## [GIVEN MATERIAL]
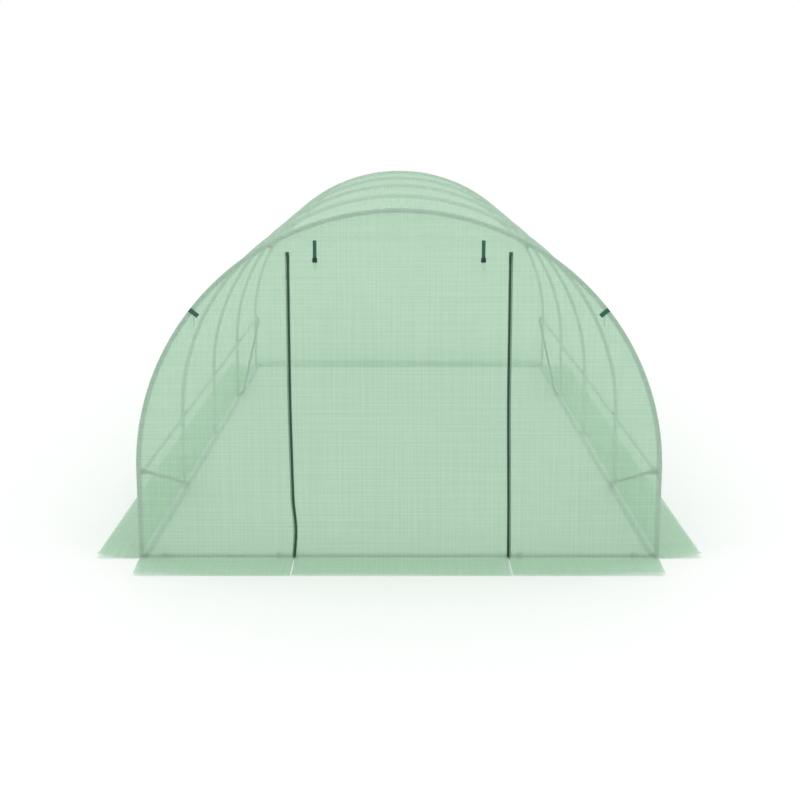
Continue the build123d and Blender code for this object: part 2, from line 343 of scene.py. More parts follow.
def settle(piece, slot_name, *nodes):
    """Finish a piece: its place goes into its mesh, and it rides on the tunnel."""
    piece.data.transform(piece.matrix_world)
    piece.matrix_world = Matrix.Identity(4)
    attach(piece, "root")
    if nodes:
        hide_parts(*nodes)
    start_fresh()
    print(piece.name, len(piece.data.polygons), "faces")
    return piece


# %% [markdown]
# A weave has to follow the cloth, so each sheet gets its own map, in metres along and across it,
# taken before the folds move it. Then the folds are pressed in. The end walls are finished in the
# same steps.

# %% Map the cover and fold it
corner_draw = 0.014  # how far a skirt's outer corner is drawn in
corner_lift = 0.026  # and how far it stands off the ground


def mark_hem(piece, test):
    """Give the faces whose middle passes the test the piece's second material."""
    for face in piece.data.polygons:
        face.material_index = 1 if test(face.center) else 0
    print(piece.name, "hem faces", sum(f.material_index for f in piece.data.polygons))


def map_sheet(piece, place):
    """Give a sheet a map called film, where place turns a point into metres on the cloth."""
    layer = piece.data.uv_layers.get("film") or piece.data.uv_layers.new(name="film")
    spots = [place(vertex.co) for vertex in piece.data.vertices]
    for loop in piece.data.loops:
        layer.data[loop.index].uv = spots[loop.vertex_index]
    layer.active = True
    layer.active_render = True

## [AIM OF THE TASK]
Take each line containing the string "nodes" and copy it out.

## [RESULT OF THE EXERCISE]
def settle(piece, slot_name, *nodes):
    if nodes:
        hide_parts(*nodes)